そういった時に2019年のコロナ禍のちょうど前に高知県でご縁を頂きました。高知県では人口減少や産業の衰退、また南海トラフ地震の災害リスクなど多くの地域課題を抱える中で、新産業の創出に熱意を持たれている人が多くいて、また元々漫画文化が盛んであったため、アニメとの相性もよく5年間地方スタジオを検討していく中で最も可能性がある場所に感じました。

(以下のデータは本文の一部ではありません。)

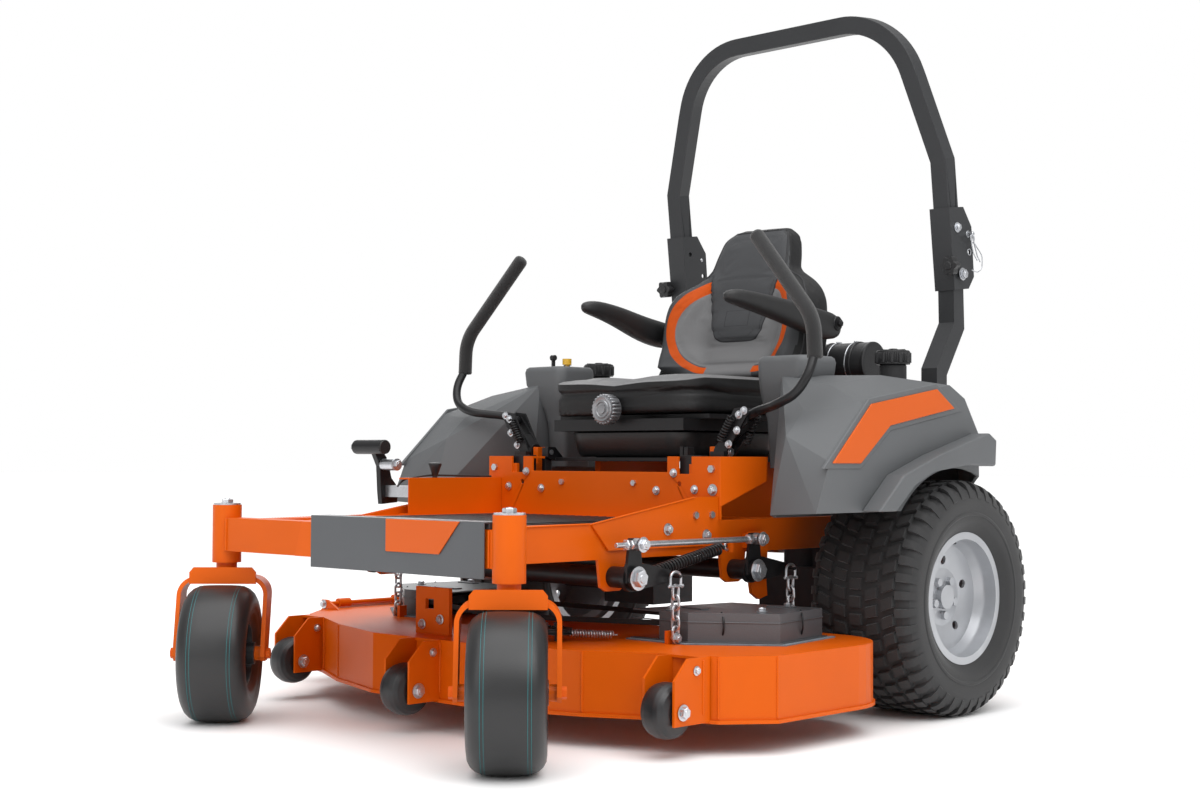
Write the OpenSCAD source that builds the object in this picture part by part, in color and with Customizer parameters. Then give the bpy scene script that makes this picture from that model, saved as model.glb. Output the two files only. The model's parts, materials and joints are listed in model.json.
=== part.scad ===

最も背中を後押ししてもらったのはちょうど2023年に100周年を迎える高知信用金庫の山﨑理事長にバックアップして頂いた事で、元々想定していた産官学に加えて、産官学+「金」の連携体制が組める事は大変心強く、高知であればアニメの産業化にチャレンジしていけると思いました。山﨑理事長と一緒にNHKに取材をして頂いた番組もありますので是非ご覧ください。

未来への希望

番組の中で高知(地域)の課題とアニメの課題をともに解決していく方法としてアニメを地域産業化する事だと山﨑理事長がおっしゃってますが、私自身もそう思っています。それぞれの課題はもちろん1つではありませんが、雇用が生まれ、技術革新が起こり、新たな経済活動が循環する事で、解決できる課題は地域(高知)にもアニメにもそれぞれあると考えていて、私自身はまずは高知でアニメの地域産業化にチャレンジしていきたいと考えています。そういった取り組みが結果として、世の中が変わるきっかけ(Sign)になるようにと、以前にNHKに取材して頂いた番組がありますので(前のやつとは別の海外番組です、、)こちらもご覧頂けると幸いです。

アニメの地域産業化の目的の1つとして地域発アニメを直接世界に持っていく、という事も考えています。色々と段取りは必要なところもありますが、アニメ自体は元々産業構造としても海外比率が高い部分があるので、実現の可能性はあるかと考えています。

私自身はアニメ業界に入って10年になりますが、キャリアの前半は優秀なクリエイターと最高の作品を作る事を考えてスタジオ運営を行っていました。もちろんその気持ちは今後も変わりませんが、これからのキャリアでは、作品作りだけではなく、アニメの地域産業化という新たなテーマを持って事業活動を行っていければと考えています。

最後に、冒頭でも記載したのですが、私自身はアニメ業界の根幹はアニメを作りたいと思っている「クリエイター」であると思っています。高知でアニメを産業化するためには、高知で多くのクリエイターが生まれ、また多くのクリエイターが高知に来てみたいと思われる環境を作っていく事が必要だと考えています。それを実現するのが、まさに山﨑理事長や多くの仲間と一緒に進めている「高知アニメクリエイター聖地プロジェクト」になります。高知をクリエイターにとっての聖地となるような場所になる事を目指し、結果的に高知でアニメを地域産業にする取り組みへとしていく挑戦を2023年も続けていければと考えています。